_Stored data_.

--- start ---

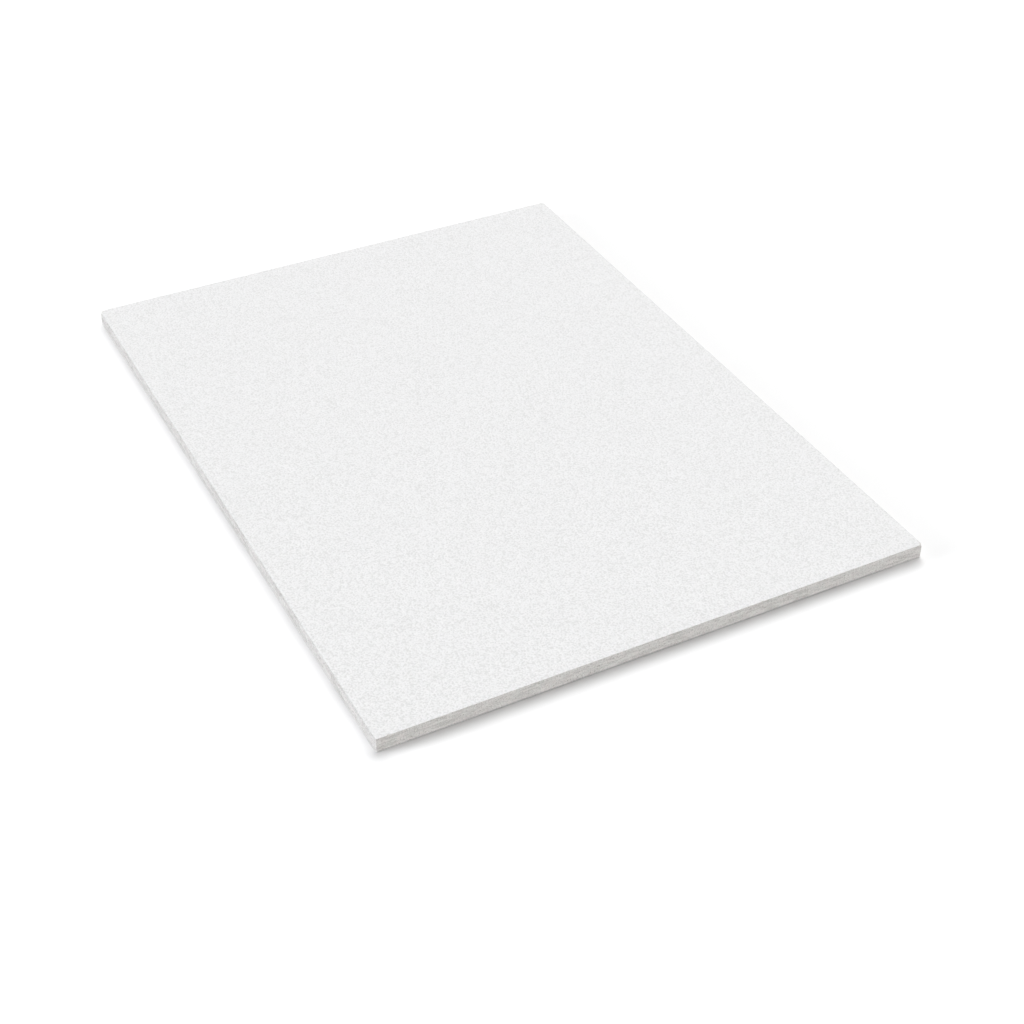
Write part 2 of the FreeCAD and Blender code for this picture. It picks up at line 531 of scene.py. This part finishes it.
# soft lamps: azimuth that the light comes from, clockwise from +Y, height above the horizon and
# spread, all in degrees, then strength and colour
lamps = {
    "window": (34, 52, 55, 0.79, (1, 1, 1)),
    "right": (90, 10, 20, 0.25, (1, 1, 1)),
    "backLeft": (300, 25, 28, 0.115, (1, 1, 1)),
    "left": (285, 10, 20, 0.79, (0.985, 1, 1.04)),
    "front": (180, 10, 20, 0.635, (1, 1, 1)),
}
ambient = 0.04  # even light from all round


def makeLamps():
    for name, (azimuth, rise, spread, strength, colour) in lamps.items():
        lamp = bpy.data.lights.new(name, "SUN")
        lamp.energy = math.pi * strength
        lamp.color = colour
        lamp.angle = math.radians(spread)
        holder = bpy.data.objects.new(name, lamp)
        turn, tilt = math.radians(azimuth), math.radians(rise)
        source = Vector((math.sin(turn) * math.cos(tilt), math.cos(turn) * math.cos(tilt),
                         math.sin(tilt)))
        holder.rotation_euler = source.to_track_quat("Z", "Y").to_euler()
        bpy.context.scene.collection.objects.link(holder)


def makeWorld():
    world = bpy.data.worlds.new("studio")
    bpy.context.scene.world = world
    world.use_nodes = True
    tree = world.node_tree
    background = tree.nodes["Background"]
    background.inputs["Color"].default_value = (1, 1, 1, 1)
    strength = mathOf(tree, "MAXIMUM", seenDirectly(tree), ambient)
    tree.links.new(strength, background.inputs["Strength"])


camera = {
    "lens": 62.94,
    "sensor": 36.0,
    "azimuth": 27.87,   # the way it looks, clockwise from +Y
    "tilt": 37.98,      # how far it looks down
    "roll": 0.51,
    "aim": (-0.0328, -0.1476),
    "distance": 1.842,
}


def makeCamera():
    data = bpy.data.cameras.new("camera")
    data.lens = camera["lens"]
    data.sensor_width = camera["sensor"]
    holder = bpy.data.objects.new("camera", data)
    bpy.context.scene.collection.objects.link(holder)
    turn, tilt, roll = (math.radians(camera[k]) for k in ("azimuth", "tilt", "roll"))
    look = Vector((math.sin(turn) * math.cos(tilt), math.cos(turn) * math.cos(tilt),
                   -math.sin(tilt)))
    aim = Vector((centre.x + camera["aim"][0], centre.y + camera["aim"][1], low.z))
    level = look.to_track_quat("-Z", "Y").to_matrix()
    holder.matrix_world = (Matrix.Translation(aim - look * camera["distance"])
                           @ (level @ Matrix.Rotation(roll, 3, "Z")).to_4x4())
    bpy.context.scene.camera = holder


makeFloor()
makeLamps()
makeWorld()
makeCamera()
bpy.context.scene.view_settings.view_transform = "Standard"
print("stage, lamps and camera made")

--- end ---

_Written request_.
Please print the material above exactly as it appears, from its first line through the line containing "ambient = 0.04", inclusive, and stop there.

_Task answer_.
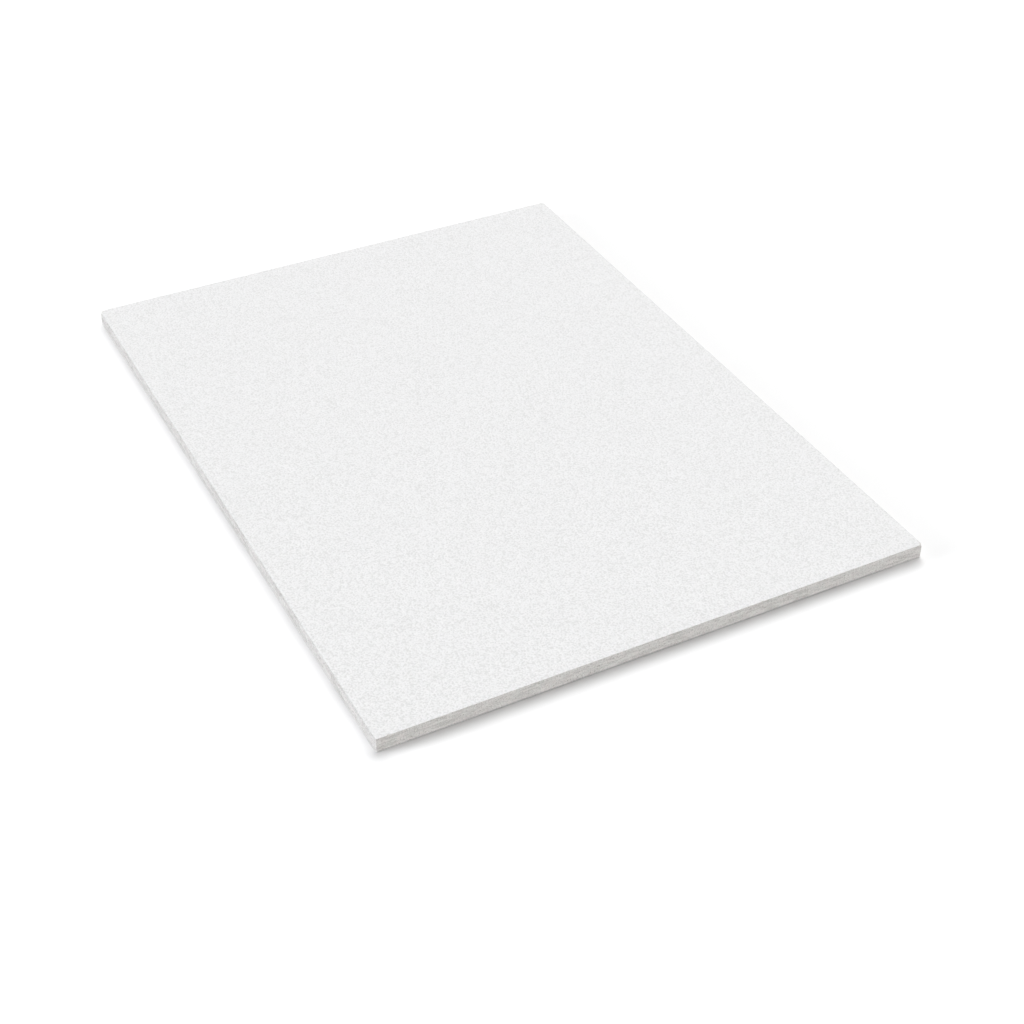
Write part 2 of the FreeCAD and Blender code for this picture. It picks up at line 531 of scene.py. This part finishes it.
# soft lamps: azimuth that the light comes from, clockwise from +Y, height above the horizon and
# spread, all in degrees, then strength and colour
lamps = {
    "window": (34, 52, 55, 0.79, (1, 1, 1)),
    "right": (90, 10, 20, 0.25, (1, 1, 1)),
    "backLeft": (300, 25, 28, 0.115, (1, 1, 1)),
    "left": (285, 10, 20, 0.79, (0.985, 1, 1.04)),
    "front": (180, 10, 20, 0.635, (1, 1, 1)),
}
ambient = 0.04  # even light from all round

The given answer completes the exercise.